They have Prometheus on their server but we used htop and Celery seems to be taking up 99% of their memory. Is this normal?
After restarting celery a few times, we were finally able to make uploads but mow celery_periodic is delayed by 1 day so we're trying to firefight that. Restarting it isn't doing anything even though the restart command runs successfully.
Yes, if it's behind, that's pretty normal. It takes some time to clear them. There is a way to flush the heartbeat queue items to help clear the queue - I think that's in the firefighting manual.
The key is to do a check_services and take note of the time that the queues have been stalled then in a minute try it again and see if that period has dropped or gone up. If it's dropped, then it's processing. The celery logs will also allude to that.

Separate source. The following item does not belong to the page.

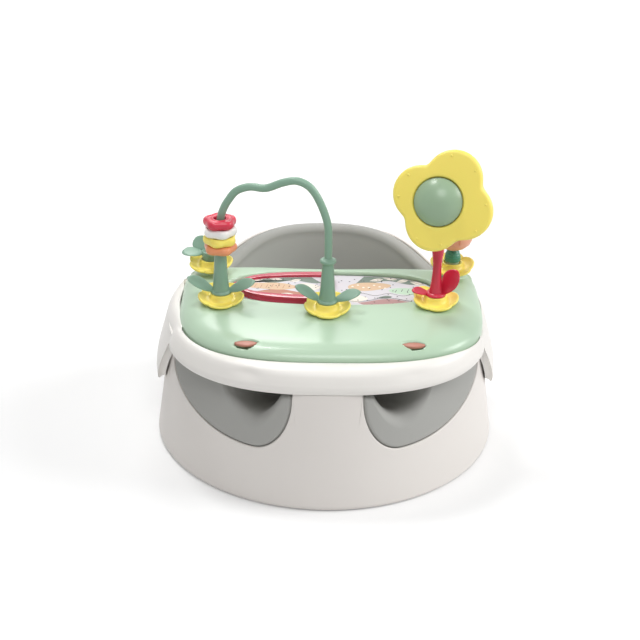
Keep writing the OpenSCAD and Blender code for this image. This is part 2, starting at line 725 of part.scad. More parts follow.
function along(i) =
    let (n = len(wire_path) - 1, d = wire_path[min(n, i + 1)] - wire_path[max(0, i - 1)]) d / norm(d);
wire_sides = 10;

module bead_wire() color(teal) {
    turn = atan2(mid_y - front_y, left_x);
    rings = [for (i = [0 : len(wire_path) - 1]) let (p = wire_path[i], d = along(i))
        [for (j = [0 : wire_sides - 1]) let (t = 360 * j / wire_sides, u = wire_r * cos(t))
            [p[0] - d[1] * u, wire_r * sin(t), p[1] + d[0] * u]]];
    translate([stations[0][0], stations[0][1], 0]) rotate([0, 0, turn]) skin(rings);
}

bead_lobes = 5;
dish = 1.4;             // width of the sloped edge at the top of a bead's bore
function bead_low(i) = stem_h + gap + i * (bead_h + gap);
function bead_outline(turn) = [for (j = [0 : 59]) let (t = 6 * j)
    (bead_r + 0.6 - 1.1 * (1 - cos(bead_lobes * (t - turn)))) * [cos(t), sin(t)]];

module bead(i, fat, turn) {
    r = fat * bead_h / 2;
    side = [for (k = [0 : 8]) let (t = -90 + 180 * k / 8)
        [bead_r + 0.6 - r + r * cos(t), bead_h / 2 * (1 + sin(t))]];
    translate([stations[0][0], stations[0][1], bead_low(i)]) intersection() {
        rotate_extrude($fn = 64) polygon(concat([[bead_bore, 0]], side,
            [[bead_bore + dish, bead_h], [bead_bore, bead_h - 2 * dish]]));
        linear_extrude(bead_h) difference() {
            polygon(bead_outline(turn));
            circle(r = bead_bore - 1, $fn = 32);
        }
    }
}
module bead_coral() color(coral) bead(0, 1, 10);
module bead_yellow() color(sun) bead(1, 0.7, 40);
module bead_white() color("white") bead(2, 0.7, 0);
module bead_red() color(rasp) bead(3, 0.8, 25);

// --- flower ----------------------------------------------------------------------------

flower_turns = [62, 160, 262, 345];     // directions of the four lobes
flower_reaches = [59.5, 50.5, 53, 59];  // how far each lobe reaches
lobe_r = 30;
spindle_r = 3.5;
// Distance to the edge of a lobe's circle, seen from the middle
function lobe_edge(t, k) =
    let (d = flower_reaches[k] - lobe_r, a = t - flower_turns[k], q = pow(lobe_r, 2) - pow(d * sin(a), 2))
    d * cos(a) + sqrt(max(0, q));
// The lobes blended into one outline; a higher power gives sharper notches
lobe_blend = 14;
function lobe_share(t, k) = pow(max(1, lobe_edge(t, k)), lobe_blend);
function flower_edge(t) =
    pow(lobe_share(t, 0) + lobe_share(t, 1) + lobe_share(t, 2) + lobe_share(t, 3), 1 / lobe_blend);
function flower_outline(inset) =
    [for (j = [0 : 71]) let (t = 5 * j) (flower_edge(t) - inset) * [cos(t), sin(t)]];

// Puts its children in the flower's plane, with its face along +Z
module at_flower() {
    translate([right_x, front_y, hub_z]) rotate([90 - flower_tilt, 0, -flower_turn])
        translate([0, 0, flower_reach]) children();
}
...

So our Celery is still crashing and giving us the error below. We've tried to restart the queues as well as monitoring Flower but still can't figure out how to fix this permanently. Any advice? Thanks!
How much free space is available on the server? What is the output of df -h
How much RAM is available? What is the output of free -h
What does your celery log look like after restarting it? Open two ssh sessions and in one do a tail of the celery log while running cchq monolith service celery restart
Inspect the output.
We had a similar issue caused by the corehq.apps.data_analytics.tasks.build_last_month_MALT task. I followed the firefighting guide and discovered it when I looked at active tasks
I then discovered the (old) MALT task which I revoked.
I hope this helps!
@clara@EzraMungai those specs look fine. I don't see any memory issues, though our production servers generally have 56Gb RAM or more. Requirements would depend on your usage and number of users submitting data etc. It's not an easy calculation unfortunately. There has apparently been an update to the MALT task in a newer build, so deploying the latest might solve the issue. See here:
Clearing the MALT task in the mean time as per the firefighting instructions may sort it out until the next monthly run.